* [WHAT TO PRODUCE]
Below are several records. Retype exactly those lines running from the one with "in imported if" through the one with "SIDE_LIGHT_SIZE = (0.22, 0.16)", end lines included, and no others.

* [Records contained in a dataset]
>> BEGIN

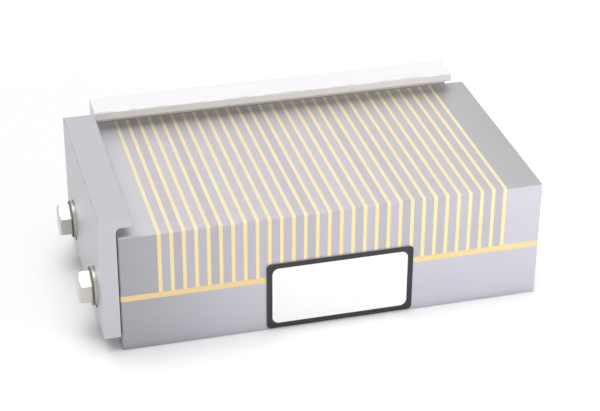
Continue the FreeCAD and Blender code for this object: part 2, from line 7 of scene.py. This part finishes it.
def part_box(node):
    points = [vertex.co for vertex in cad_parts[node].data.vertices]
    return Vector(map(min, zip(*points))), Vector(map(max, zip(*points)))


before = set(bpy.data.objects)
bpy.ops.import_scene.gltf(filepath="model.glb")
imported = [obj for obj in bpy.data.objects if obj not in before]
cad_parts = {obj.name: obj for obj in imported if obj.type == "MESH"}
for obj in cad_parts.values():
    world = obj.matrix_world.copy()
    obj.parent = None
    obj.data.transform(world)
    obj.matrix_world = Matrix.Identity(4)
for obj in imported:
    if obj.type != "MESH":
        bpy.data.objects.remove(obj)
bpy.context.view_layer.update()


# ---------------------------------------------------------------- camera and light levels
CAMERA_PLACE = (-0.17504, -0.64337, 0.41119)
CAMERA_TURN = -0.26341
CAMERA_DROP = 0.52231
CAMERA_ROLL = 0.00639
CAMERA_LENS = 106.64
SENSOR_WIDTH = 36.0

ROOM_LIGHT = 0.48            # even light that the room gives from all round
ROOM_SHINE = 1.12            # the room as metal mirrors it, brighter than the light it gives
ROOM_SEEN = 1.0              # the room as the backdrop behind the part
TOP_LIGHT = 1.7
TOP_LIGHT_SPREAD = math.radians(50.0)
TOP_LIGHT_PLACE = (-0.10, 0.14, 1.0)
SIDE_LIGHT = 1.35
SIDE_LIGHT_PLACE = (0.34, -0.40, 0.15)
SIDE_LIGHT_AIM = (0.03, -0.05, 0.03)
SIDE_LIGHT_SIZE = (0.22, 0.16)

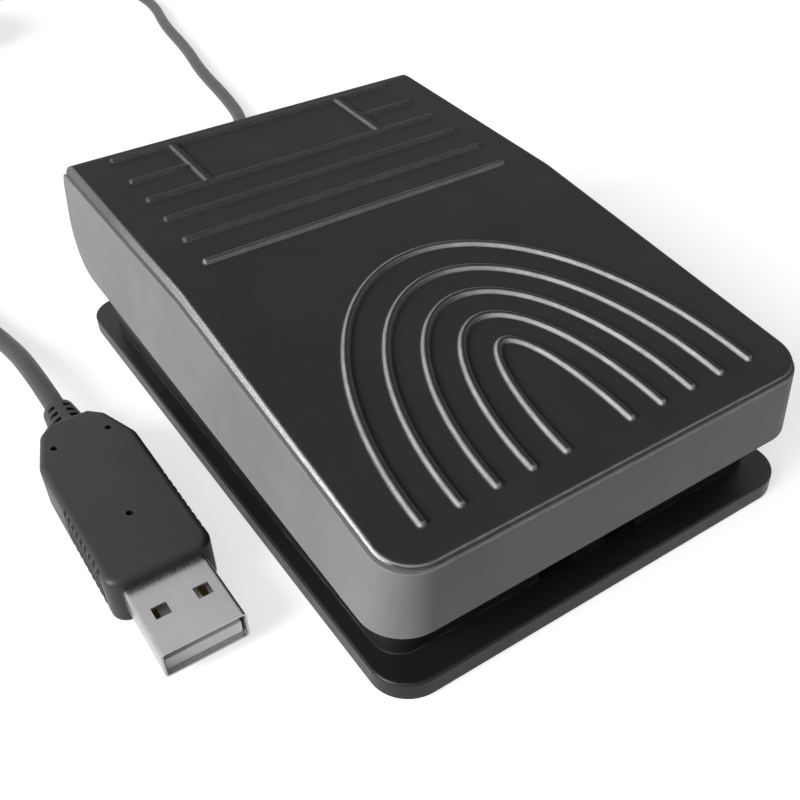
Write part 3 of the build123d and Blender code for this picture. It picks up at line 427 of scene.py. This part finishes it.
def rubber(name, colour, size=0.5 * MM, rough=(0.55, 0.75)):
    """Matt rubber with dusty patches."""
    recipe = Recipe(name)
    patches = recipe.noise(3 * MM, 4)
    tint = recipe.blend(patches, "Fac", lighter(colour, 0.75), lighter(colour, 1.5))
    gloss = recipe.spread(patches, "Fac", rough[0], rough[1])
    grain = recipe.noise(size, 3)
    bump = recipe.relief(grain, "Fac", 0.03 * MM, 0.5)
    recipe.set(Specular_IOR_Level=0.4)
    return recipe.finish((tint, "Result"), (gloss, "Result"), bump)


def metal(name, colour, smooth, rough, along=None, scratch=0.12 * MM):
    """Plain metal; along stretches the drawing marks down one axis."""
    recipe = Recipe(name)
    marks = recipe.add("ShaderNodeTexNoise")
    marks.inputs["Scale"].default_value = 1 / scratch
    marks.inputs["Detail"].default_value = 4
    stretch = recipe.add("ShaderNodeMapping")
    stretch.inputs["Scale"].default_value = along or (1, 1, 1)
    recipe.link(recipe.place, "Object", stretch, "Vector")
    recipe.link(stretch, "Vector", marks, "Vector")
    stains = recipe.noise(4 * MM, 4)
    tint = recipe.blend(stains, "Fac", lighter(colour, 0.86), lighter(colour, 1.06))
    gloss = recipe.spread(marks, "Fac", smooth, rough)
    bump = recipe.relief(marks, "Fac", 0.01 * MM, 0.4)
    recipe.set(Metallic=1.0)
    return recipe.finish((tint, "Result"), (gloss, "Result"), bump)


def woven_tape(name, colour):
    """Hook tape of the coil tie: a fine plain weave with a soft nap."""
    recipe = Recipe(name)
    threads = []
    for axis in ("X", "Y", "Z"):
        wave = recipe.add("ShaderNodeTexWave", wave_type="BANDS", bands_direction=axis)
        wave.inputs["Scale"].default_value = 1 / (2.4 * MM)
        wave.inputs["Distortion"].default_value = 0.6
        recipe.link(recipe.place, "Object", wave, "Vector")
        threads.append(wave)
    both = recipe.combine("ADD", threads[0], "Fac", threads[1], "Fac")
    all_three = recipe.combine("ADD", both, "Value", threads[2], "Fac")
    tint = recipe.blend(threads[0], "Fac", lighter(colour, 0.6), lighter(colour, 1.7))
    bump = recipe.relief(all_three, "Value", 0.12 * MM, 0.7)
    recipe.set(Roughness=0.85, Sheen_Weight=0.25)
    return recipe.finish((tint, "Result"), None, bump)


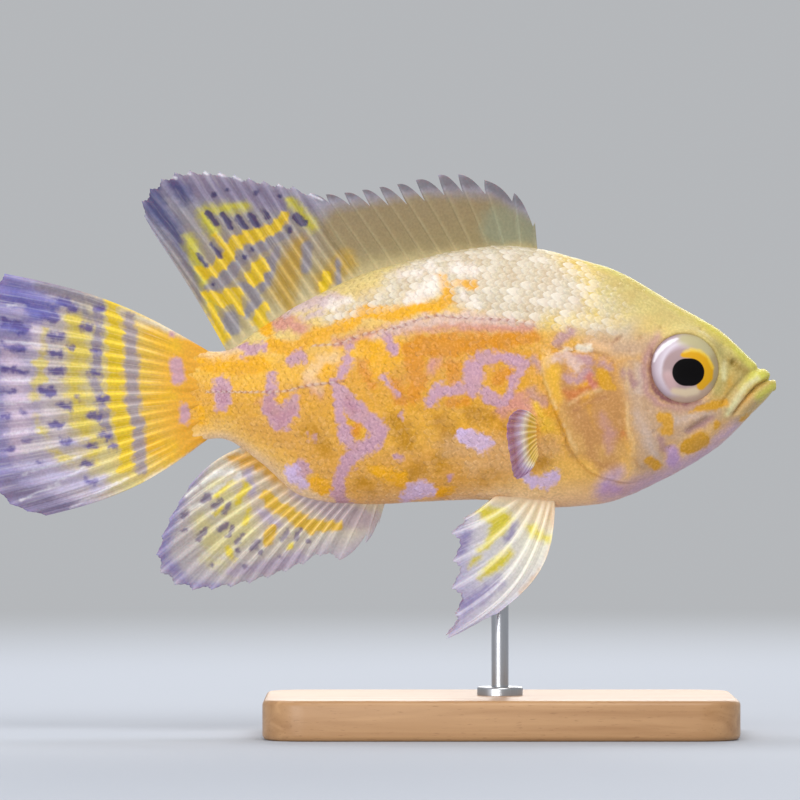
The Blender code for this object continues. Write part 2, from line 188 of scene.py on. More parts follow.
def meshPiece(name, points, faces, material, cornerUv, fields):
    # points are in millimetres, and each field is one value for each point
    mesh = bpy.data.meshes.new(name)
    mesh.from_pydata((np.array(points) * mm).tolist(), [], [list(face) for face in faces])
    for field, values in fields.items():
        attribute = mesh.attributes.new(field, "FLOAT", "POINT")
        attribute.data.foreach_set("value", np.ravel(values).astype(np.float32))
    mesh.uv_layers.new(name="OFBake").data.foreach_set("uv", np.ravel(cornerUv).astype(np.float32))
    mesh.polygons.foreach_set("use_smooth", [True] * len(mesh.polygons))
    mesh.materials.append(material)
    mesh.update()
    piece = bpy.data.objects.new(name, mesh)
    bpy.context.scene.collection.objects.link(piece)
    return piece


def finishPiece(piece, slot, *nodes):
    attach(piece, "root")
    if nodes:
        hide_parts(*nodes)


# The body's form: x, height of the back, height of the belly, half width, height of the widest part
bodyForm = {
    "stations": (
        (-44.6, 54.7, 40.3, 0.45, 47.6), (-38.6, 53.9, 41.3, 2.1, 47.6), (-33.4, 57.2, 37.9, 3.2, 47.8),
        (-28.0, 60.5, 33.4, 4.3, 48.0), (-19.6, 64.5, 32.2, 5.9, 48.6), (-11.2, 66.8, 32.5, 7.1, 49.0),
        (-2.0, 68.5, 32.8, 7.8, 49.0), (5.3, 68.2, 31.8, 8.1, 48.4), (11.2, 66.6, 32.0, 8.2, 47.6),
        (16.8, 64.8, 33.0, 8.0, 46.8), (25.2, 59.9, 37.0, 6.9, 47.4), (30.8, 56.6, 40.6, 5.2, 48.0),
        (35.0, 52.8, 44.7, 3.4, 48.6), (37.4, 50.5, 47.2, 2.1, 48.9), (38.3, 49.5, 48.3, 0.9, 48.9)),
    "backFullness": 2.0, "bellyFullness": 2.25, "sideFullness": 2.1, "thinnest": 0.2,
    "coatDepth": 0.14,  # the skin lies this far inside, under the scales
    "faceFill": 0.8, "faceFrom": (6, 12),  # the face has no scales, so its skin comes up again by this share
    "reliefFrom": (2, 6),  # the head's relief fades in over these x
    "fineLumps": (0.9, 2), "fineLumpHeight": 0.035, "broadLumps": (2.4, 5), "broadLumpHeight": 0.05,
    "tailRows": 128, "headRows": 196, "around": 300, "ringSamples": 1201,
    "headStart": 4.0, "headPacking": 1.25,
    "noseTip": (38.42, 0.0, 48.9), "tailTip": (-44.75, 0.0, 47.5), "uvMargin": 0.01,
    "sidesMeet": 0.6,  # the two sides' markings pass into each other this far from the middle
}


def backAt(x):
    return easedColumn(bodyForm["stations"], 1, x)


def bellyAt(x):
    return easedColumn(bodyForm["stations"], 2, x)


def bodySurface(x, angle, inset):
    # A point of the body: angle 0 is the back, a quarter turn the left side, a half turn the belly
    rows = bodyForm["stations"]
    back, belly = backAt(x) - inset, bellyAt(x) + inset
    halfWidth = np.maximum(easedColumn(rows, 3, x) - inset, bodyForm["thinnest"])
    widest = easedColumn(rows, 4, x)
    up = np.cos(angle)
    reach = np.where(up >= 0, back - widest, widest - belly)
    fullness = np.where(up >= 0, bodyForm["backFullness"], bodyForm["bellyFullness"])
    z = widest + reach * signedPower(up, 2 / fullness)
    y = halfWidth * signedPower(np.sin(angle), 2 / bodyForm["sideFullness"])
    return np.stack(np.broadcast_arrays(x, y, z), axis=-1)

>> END
>> BEGIN

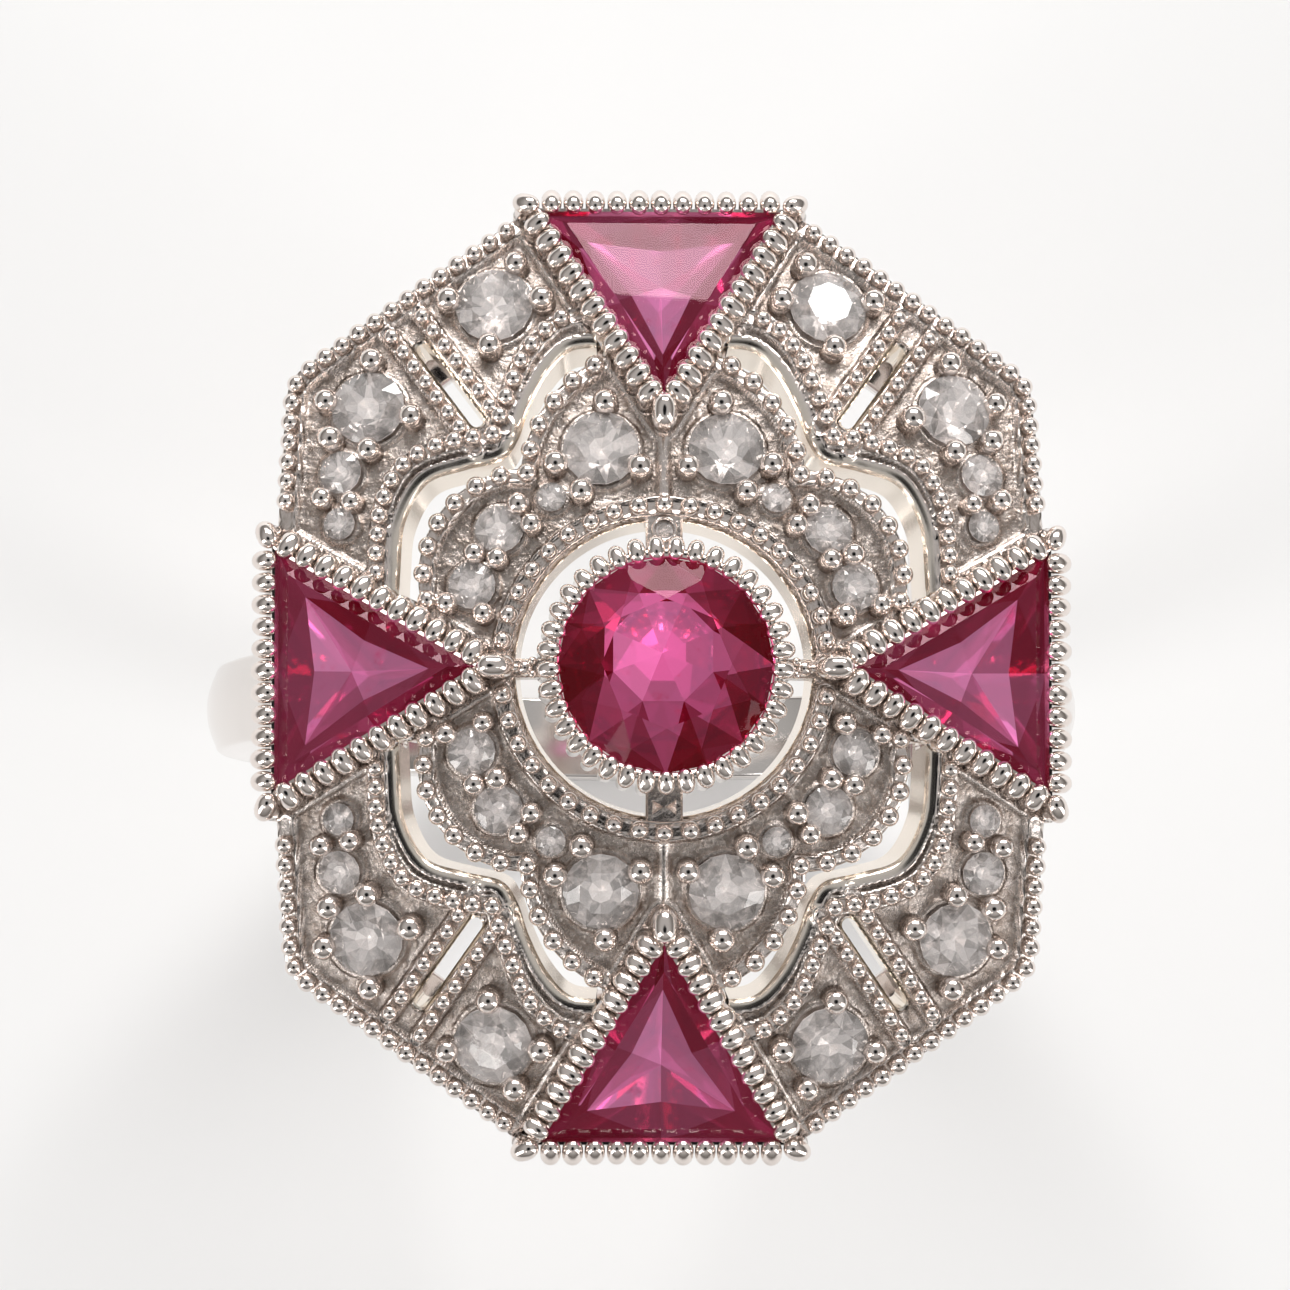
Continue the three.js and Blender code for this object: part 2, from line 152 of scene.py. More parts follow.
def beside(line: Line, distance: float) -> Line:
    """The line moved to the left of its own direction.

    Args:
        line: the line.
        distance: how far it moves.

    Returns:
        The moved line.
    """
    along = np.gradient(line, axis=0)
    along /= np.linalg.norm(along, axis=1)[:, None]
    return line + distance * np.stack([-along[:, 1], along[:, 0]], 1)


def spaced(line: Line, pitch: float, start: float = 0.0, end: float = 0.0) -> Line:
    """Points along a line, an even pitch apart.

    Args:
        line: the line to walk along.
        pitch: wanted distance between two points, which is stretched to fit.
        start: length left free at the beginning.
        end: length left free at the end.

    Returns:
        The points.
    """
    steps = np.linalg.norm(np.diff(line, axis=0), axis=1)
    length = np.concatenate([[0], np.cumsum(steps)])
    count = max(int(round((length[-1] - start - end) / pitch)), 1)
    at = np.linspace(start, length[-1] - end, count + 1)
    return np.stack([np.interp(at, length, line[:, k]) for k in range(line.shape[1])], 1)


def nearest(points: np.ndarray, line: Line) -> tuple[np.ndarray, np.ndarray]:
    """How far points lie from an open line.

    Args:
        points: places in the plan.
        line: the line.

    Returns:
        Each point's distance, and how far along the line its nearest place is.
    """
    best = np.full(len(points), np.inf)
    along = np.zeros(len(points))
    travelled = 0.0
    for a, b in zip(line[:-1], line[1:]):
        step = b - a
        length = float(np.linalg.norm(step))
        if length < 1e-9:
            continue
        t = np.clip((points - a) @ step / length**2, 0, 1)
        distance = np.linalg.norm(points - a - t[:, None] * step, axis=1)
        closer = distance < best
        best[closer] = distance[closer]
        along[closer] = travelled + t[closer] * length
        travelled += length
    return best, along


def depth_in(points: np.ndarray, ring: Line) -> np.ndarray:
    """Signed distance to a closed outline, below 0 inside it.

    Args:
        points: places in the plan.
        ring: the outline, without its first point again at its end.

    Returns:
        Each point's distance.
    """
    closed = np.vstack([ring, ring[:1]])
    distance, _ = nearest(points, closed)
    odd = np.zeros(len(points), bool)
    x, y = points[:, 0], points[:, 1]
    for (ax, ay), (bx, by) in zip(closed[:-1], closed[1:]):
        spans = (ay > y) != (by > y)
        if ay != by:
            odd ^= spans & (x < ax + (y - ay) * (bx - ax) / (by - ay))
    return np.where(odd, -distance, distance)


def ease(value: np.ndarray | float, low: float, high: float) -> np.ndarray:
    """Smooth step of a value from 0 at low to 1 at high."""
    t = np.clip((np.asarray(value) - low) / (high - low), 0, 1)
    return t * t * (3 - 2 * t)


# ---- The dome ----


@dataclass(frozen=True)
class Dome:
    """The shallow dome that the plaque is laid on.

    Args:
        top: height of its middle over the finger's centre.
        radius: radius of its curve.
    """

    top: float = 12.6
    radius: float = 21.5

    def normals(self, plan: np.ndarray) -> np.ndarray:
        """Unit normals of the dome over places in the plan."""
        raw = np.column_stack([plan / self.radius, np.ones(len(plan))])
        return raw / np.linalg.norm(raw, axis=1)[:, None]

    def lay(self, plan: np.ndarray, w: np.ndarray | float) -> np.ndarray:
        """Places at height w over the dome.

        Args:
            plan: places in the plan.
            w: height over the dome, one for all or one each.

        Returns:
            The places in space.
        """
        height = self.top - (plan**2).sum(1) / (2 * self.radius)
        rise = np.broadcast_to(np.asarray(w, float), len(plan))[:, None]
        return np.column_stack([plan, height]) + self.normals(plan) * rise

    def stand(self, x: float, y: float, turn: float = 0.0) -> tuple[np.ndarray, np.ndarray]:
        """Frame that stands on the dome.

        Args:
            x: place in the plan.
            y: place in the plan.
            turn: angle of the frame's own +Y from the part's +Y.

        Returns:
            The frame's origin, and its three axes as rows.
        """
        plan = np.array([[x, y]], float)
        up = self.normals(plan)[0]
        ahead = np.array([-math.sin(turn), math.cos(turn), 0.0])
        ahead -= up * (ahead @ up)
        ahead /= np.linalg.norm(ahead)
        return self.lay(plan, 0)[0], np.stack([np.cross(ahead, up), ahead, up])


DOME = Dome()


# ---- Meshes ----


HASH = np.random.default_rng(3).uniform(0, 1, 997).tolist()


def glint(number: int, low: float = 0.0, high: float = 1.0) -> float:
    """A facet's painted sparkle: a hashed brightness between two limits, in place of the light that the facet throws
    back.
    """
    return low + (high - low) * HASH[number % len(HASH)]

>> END
>> BEGIN

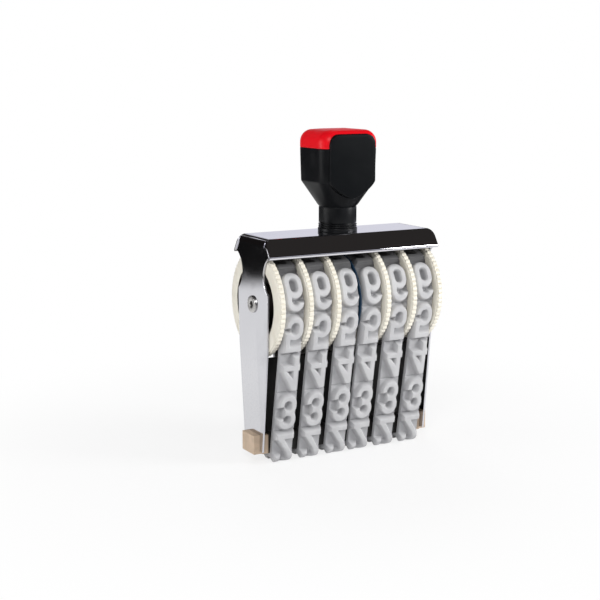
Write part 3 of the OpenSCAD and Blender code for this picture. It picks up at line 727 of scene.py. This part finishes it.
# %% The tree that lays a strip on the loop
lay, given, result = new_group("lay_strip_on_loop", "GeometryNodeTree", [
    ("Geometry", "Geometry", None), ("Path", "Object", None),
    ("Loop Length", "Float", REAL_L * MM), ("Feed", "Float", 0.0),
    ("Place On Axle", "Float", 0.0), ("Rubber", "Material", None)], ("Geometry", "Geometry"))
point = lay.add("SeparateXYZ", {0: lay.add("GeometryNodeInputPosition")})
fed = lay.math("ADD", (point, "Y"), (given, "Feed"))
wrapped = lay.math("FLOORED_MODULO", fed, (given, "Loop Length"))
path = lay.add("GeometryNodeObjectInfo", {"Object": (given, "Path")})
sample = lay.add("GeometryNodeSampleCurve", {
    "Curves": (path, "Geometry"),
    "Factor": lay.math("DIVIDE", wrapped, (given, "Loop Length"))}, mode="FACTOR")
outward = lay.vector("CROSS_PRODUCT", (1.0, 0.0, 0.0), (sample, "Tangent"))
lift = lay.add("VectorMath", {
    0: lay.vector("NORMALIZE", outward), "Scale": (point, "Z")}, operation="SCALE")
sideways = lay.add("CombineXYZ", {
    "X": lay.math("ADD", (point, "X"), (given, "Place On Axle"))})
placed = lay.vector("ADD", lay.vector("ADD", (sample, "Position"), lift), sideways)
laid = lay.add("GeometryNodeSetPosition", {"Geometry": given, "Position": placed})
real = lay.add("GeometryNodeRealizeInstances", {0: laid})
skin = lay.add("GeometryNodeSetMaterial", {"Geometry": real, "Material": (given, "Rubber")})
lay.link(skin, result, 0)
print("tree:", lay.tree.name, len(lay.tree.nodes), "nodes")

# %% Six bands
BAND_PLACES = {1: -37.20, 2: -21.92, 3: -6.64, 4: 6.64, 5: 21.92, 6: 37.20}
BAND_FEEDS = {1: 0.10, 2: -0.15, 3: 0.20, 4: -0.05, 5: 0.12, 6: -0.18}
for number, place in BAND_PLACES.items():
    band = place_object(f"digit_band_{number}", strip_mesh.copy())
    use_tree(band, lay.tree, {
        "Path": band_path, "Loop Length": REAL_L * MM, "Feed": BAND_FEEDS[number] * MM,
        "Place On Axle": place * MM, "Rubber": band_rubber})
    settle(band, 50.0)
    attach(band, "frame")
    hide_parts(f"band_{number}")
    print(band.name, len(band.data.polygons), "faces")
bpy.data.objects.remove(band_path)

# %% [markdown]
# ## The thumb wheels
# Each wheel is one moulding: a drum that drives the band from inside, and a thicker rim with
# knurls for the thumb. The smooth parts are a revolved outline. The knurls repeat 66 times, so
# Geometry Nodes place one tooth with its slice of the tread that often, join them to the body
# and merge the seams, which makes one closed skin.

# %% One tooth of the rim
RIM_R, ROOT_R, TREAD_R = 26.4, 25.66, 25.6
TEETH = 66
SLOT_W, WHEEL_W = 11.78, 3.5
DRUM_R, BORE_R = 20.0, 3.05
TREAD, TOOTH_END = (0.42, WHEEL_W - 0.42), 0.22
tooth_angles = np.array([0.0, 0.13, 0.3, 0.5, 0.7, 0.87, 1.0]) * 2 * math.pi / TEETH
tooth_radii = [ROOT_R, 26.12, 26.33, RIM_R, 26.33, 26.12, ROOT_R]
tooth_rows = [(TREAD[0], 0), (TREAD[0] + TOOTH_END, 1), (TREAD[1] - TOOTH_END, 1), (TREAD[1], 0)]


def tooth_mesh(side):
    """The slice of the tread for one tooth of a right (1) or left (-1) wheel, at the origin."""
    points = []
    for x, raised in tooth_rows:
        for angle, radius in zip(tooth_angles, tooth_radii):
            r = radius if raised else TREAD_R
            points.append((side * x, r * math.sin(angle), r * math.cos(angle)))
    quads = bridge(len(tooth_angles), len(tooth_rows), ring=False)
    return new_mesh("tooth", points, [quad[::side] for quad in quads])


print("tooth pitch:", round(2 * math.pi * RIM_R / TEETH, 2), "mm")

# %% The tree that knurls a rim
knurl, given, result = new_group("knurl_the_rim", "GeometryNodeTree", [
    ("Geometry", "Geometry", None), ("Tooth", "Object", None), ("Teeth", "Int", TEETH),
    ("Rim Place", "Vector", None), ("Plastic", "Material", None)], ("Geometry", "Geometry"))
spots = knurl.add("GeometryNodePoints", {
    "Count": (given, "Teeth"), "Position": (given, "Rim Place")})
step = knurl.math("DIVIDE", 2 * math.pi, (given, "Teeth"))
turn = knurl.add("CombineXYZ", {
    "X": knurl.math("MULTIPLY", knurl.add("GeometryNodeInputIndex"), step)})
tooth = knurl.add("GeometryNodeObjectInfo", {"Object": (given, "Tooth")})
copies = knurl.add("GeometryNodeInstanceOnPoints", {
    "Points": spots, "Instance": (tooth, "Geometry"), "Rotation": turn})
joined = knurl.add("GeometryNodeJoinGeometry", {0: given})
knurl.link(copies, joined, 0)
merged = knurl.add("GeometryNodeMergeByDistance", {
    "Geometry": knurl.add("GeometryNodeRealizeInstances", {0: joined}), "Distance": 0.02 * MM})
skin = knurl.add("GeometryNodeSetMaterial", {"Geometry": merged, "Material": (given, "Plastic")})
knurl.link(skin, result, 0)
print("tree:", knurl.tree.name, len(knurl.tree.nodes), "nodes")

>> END

* [WORKED ANSWER]
cad_parts = {obj.name: obj for obj in imported if obj.type == "MESH"}
for obj in cad_parts.values():
    world = obj.matrix_world.copy()
    obj.parent = None
    obj.data.transform(world)
    obj.matrix_world = Matrix.Identity(4)
for obj in imported:
    if obj.type != "MESH":
        bpy.data.objects.remove(obj)
bpy.context.view_layer.update()


# ---------------------------------------------------------------- camera and light levels
CAMERA_PLACE = (-0.17504, -0.64337, 0.41119)
CAMERA_TURN = -0.26341
CAMERA_DROP = 0.52231
CAMERA_ROLL = 0.00639
CAMERA_LENS = 106.64
SENSOR_WIDTH = 36.0

ROOM_LIGHT = 0.48            # even light that the room gives from all round
ROOM_SHINE = 1.12            # the room as metal mirrors it, brighter than the light it gives
ROOM_SEEN = 1.0              # the room as the backdrop behind the part
TOP_LIGHT = 1.7
TOP_LIGHT_SPREAD = math.radians(50.0)
TOP_LIGHT_PLACE = (-0.10, 0.14, 1.0)
SIDE_LIGHT = 1.35
SIDE_LIGHT_PLACE = (0.34, -0.40, 0.15)
SIDE_LIGHT_AIM = (0.03, -0.05, 0.03)
SIDE_LIGHT_SIZE = (0.22, 0.16)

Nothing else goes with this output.